You like Mozart? Here’s some Muppet Show

This article is about the strange things that go on in social media. As I was listening to an opera piece, specifically The Magic Flute, in French (don’t ask, sometimes I try to get into other forms of music, but opera is still a closed door to me), I noticed the suggestions on the right side also listed Rockin’ Robin from the Muppet Show. Now, from all the gazillions of videos on the tube, they chose a puppet band doing rock to recommend to someone listening to classical? Granted, it’s an old song, but not Mozart-old. So what algorithmic wonder managed this logic leap? Sounds like something reasoned by something so complex it tripped itself. This requires an investigation. People want to know, and I don’t want to go to bed just yet.

Underneath this particular suggestion I notice a “Your recommendations” at the end. Alright, since I cannot recall seeing, let alone recommending the Electric Mayhem band perform in a tree before, I suppose Youtube are the ones recommending. Meaning they do know who I am. Then I remember Google buying Youtube some time ago, and that I do have a Google+ account simmering somewhere in the cloud. Still doesn’t bridge the gap between opera and blue suede shoes, but maybe there is a hint in my Google+ account (conveniently linked in top right hand corner). This shows that I have no favourites, nothing added etc, but my history list is really long. A quick search reveals nothing about classic rock or sock puppet musicians. Or so I thought. Digging deeper I find that more than two years ago I watched the Mahna Mahna song from the Muppet Show. And I still regret this. It’s like a virus in the mind, but if you are feeling strong, here’s the song.

Ok, so now we know that if you have been rickrolled once years ago, chances are Youtubes recommendations will try and trick you again. But the connection still isn’t clear to me. So I poke around some more. Both videos are relatively short and contain music with lyrics and moving pictures. Maybe Youtube have a voluntary system for classifying new contributions? I don’t know as I have never uploaded anything, but I do know that such a system would be faulty at best. Just looking at the videos comments convinces me you that you really shouldn’t base a classification system on these people. Google being Google, they must have a superelaborate automatic system that scans every upload for nude flesh and naughty words among other things. I’m sure they can recognize a music video for what it is by sound and pictures, beat, framerate, whatever. Somebody at Google probably coded this on a café napkin in between two meetings and the others thought it was cool, so now it’s standard.

So, our assumption is that both are recognized as music videos. Evidently I like music videos of opera and muppets. I really feel like deleting that history, but a part of me is curious what else turns up. What about the opera-muppets connection then? Ah, there’s actually something interesting in the muppets video. Performing on the soundtrack is the (evidently) renowned flutist Jean-Pierre Rampal. Ooh. He is French, played a flute in one video, whereas the other is a French song about a flute. French flutes connected the dots. That makes sense. Or not. Well, if you’re an advanced searchengine in the web 2.0 era, I suppose it does. I for one sure didn’t see that coming.

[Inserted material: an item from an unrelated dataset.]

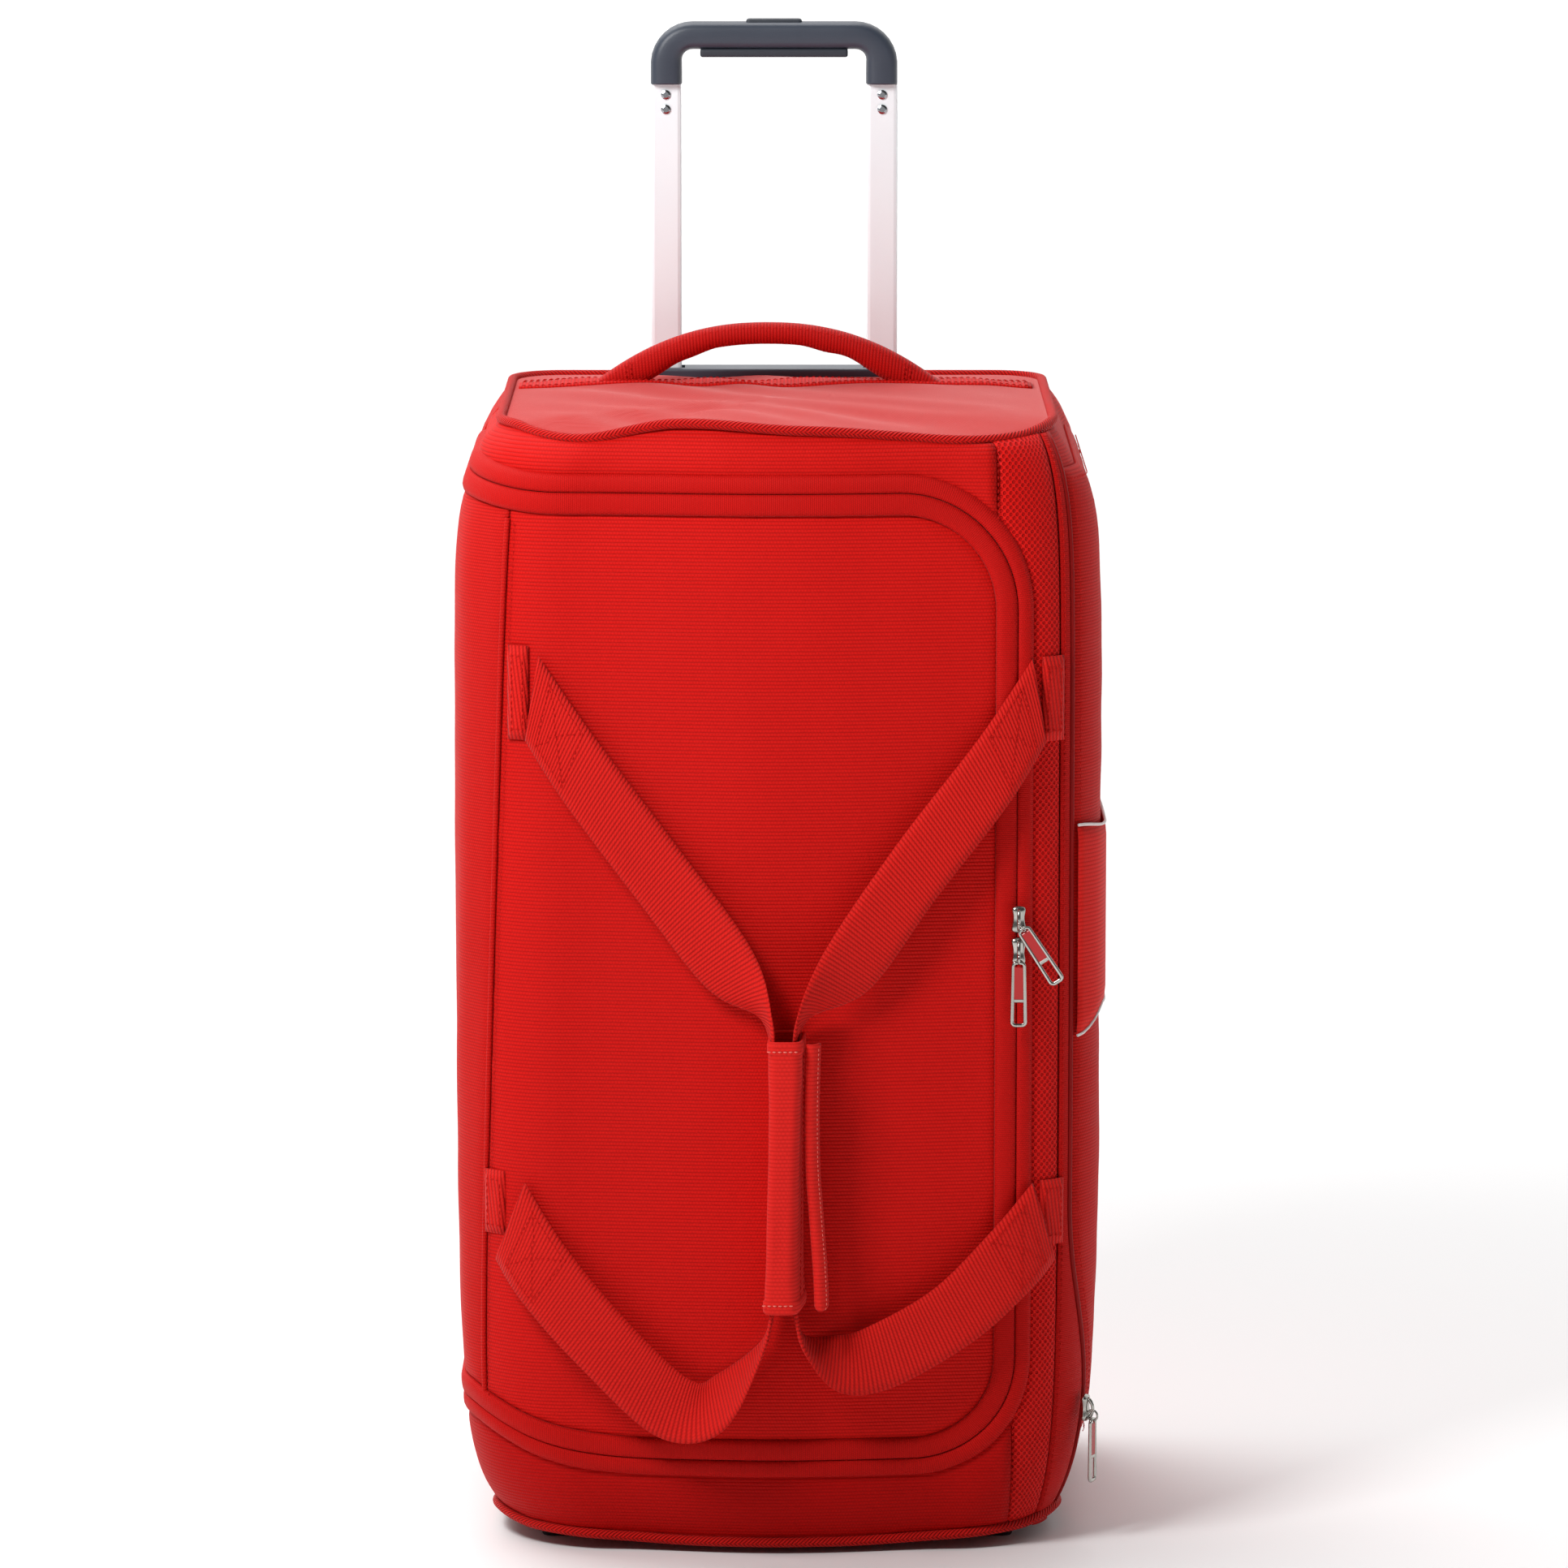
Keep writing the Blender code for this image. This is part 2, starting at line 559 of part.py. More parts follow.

One far more interesting thing I discovered in this is the automatic texting function of Youtube. Evidently the people at Google have so much spare time they’ve made a voice-to-text transcripter. Now, what happens when this transcripter meets a rock song can be seen in the Rockin’ Robin video (it’s underneath the up-thumb, next to statistics). Somehow it transcribes “He rocks in the treetop all day long” to “santee dot salty non com”. It’s like watching a TV game show with someone translating a song on the go in a noisy street. Enjoy.

[Edit: I was going to link the Mozart performance, but it has changed status to private. Just imagine a large lady with a voice like a foghorn wailing in french.]